Die Frage der Fairness stellt sich ebenso zwischen den Erwerbstätigen und den Rentnern in einer Pensionskasse. Weil die Pensionierten über Jahre hinweg mit zu hohen Zinsversprechen in den Ruhestand gingen, kam es zu einer Umverteilung in Milliardenhöhe. Dies zeigt sich auch in den Daten von Complementa: Während die Rentner über die letzten 20 Jahre eine mittlere jährliche Verzinsung von 2,8 Prozent erhielten, mussten die Erwerbstätigen mit 2,3 Prozent vorliebnehmen.

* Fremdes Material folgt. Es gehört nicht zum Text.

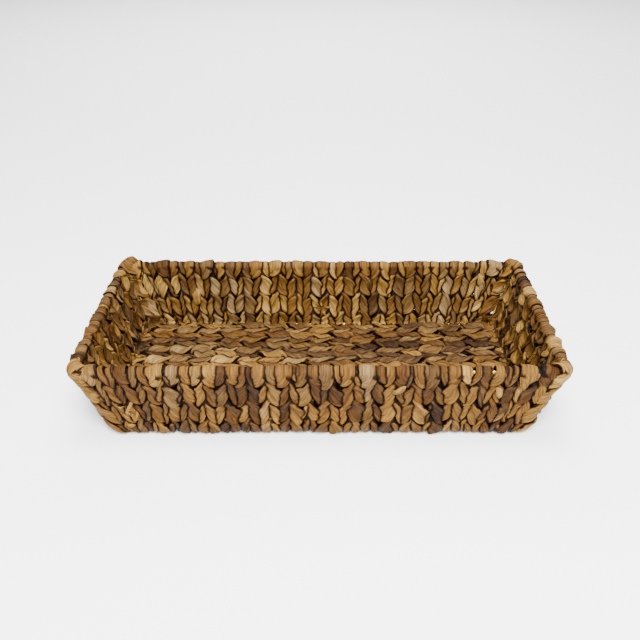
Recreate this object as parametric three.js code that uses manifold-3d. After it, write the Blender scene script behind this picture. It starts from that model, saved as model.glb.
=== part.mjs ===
// Bread basket: a low rectangular tray with flared walls, twined from water
// hyacinth over a frame of steel wires.
//
// Millimetres, +Z up, +X along the length, front towards -Y. The origin is the
// middle of the underside, on the surface that the basket stands on.
//
// The wires are whole. The weave is split the way its rows run: pairs of rows
// along the base and up both ends, and bands of four rows down the two long
// walls, with a piece of weave turning each corner.

import * as THREE from "three";
import { mergeVertices } from "three/addons/utils/BufferGeometryUtils.js";
import Module from "manifold-3d";

const wasm = await Module();
wasm.setup();

// Outside of the basket.
const LENGTH = 400;
const WIDTH = 200;
const HEIGHT = 72;
const BASE_LENGTH = 360;
const BASE_WIDTH = 180;

// Weave.
const WALL = 9;
const BASE = 9;
const ROLL_RADIUS = 5.75;
const BOTTOM_EDGE_RADIUS = 7;
const FLOOR_FILLET = 3;
const RIM_CORNER_RADIUS = 7;
const BASE_CORNER_RADIUS = 22;

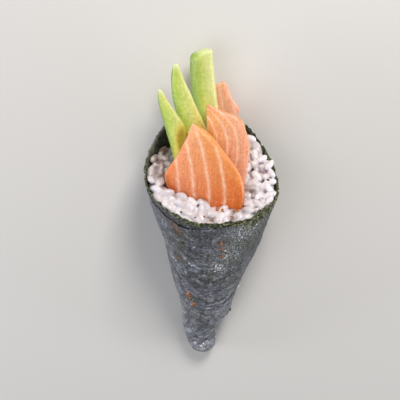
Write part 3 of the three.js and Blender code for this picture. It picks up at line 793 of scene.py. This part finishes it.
# Raw salmon, cut thin across the grain: moist translucent muscle in bands a few millimetres wide, parted
# by thin layers of white fat that show as soft pale lines.
def makeSalmonFlesh():
    material, add = newMaterial("rawSalmon")
    place, pink, lift = add("SeparateXYZ", {}, add("Attribute", {"attribute_name": "band"})).outputs
    whole, _, height = add("SeparateXYZ", {}, add("Attribute", {"attribute_name": "share"})).outputs
    cut = add("Attribute", {"attribute_name": "cut"})            # across, height, depth in mm
    warp, fade, cloud = (
        add("TexNoise", {"Vector": cut, "Scale": 1 / size, "Detail": detail, "Roughness": rough})
        for size, detail, rough in salmon["patterns"])
    along = add("Mapping", {"vector_type": "TEXTURE", "Vector": cut, "Scale": salmon["fibre"]})
    fibres = add("TexNoise", {
        "Vector": along, "Scale": 1, "Detail": 4, "Roughness": 0.62, "Distortion": 0.35})
    rubbed = add("Mapping", {"vector_type": "TEXTURE", "Vector": cut, "Scale": salmon["cutMark"]})
    grit = add("TexNoise", {"Vector": rubbed, "Scale": 1, "Detail": 5, "Roughness": 0.72, "Distortion": 0.4})

    wander = add("Math", {"operation": "MULTIPLY_ADD"}, warp, 0.3, place)
    bands = add("Math", {"operation": "PINGPONG"}, wander, 0.5)
    lines = add("ValToRGB", {"stops": [(0.0, 1.0), (0.05, 0.8), (0.11, 0.28), (0.24, 0.0)]}, bands)
    # pale rims along both sides of each slice: partly fat at the edge, partly painted highlight
    rims = add("ValToRGB", {"stops": [(0.0, 0.35), (0.03, 0.0), (0.97, 0.0), (1.0, 0.3)]}, whole)
    upwards = add("MapRange", {}, height, -6, 38, -0.2, 0.65)
    paler = add("Math", {"operation": "MULTIPLY_ADD"}, cloud, 0.6, upwards)
    lifted = add("Math", {"operation": "ADD"}, paler, lift)
    colour = layColours(add, add("ValToRGB", {"stops": salmon["tones"]}, lifted), [
        (salmon["pink"], "MIX", pink, 0.7),
        (salmon["fat"], "MIX", (lift, 0.45, 0.95, 0, 0.35)),
        (add("MapRange", {}, fibres, 0.34, 0.66, 0.8, 1.2), "MULTIPLY", 0.6),
        (salmon["low"], "MIX", (grit, 0.54, 0.36, 0, 0.5)),
        # pale flecks: partly fat, partly painted glints of the wet flesh
        (salmon["fat"], "MIX", (grit, 0.53, 0.7, 0, 0.45)),
        (salmon["fat"], "MIX", lines, (fade, 0.32, 0.68, 0.25, 0.95), (whole, 0.84, 0.93, 1, 0)),
        # pale rims: partly fat at the edge, partly painted highlight
        (salmon["edge"], "MIX", rims),
    ])

    relief = add("Math", {"operation": "MULTIPLY_ADD"}, grit, 0.6, fibres)
    bump = add("Bump", {"Strength": 0.6, "Distance": 0.3 * mm, "Height": relief})
    meat = add("BsdfPrincipled", {
        "Base Color": colour, "Roughness": add("MapRange", {}, grit, 0.35, 0.65, 0.28, 0.52), "Normal": bump,
        "IOR": 1.42, "Subsurface Weight": 0.3, "Subsurface Radius": (1.0, 0.42, 0.2),
        "Subsurface Scale": 2.0 * mm, "Coat Weight": 0.15, "Coat Roughness": 0.28})
    add("OutputMaterial", {"Surface": meat})
    return material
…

Seit 2019 allerdings hat dieser Trend gekehrt, und die Lücke schliesst sich wieder – dank dem Boom an den Börsen. Die mittlere Vergütung zugunsten der aktiv Versicherten von zuletzt knapp 4 Prozent ist doppelt so hoch wie das Zinsversprechen an die Pensionierten, welches inzwischen unter 2 Prozent gesunken ist. «Das verdeutlicht, dass die Pensionskassen ihre Hausaufgaben gemacht haben», betont Wirth. «Da die Erwerbstätigen das Anlagerisiko tragen müssen, ist es durchaus gerechtfertigt, dass sie in guten Jahren stärker profitieren.»

Zudem gibt es bereits vereinzelte Institute, welche den Rentnern einen speziellen Bonus gewähren. So hat die Migros-Pensionskasse sämtliche Renten um 4,5 Prozent erhöht sowie eine Sonderzahlung von 2000 Franken genehmigt. «Wenn sich die Märkte weiterhin positiv entwickeln, müssen die Pensionskassen prüfen, wie sie insbesondere die Einbussen der zuletzt pensionierten Jahrgänge ausgleichen können», bestätigt Laurent Schlaefli. Überdies hätten manche Kassen ihre Umwandlungssätze so stark abgesenkt, dass eine Erhöhung sinnvoll wäre.

Keine Furcht vor einem Crash

Doch wie gut ist eine Pensionskasse wie Profond gegen einen erneuten Einbruch an den Finanzmärkten gewappnet? Die Bewertungen an den Aktienmärkten sind im historischen Vergleich hoch. Ausserdem tendieren die Zinsen der Schweizer Staatsanleihen wieder gegen null. Schlaefli gibt dennoch Entwarnung. Entscheidend sei für ihn der Kapitalfluss aus den laufenden Erträgen: «Wir müssen sicherstellen, dass die Einnahmen aus den Dividenden und den Immobilien die Rentenverpflichtungen decken können. Dies ist für die nächsten Jahre gewährleistet.» Nach seiner Überzeugung hätten auch andere Kassen das Potenzial, höhere Renditen zu erzielen. Eine übertrieben vorsichtige Anlagepolitik sei nicht im Interesse der Versicherten.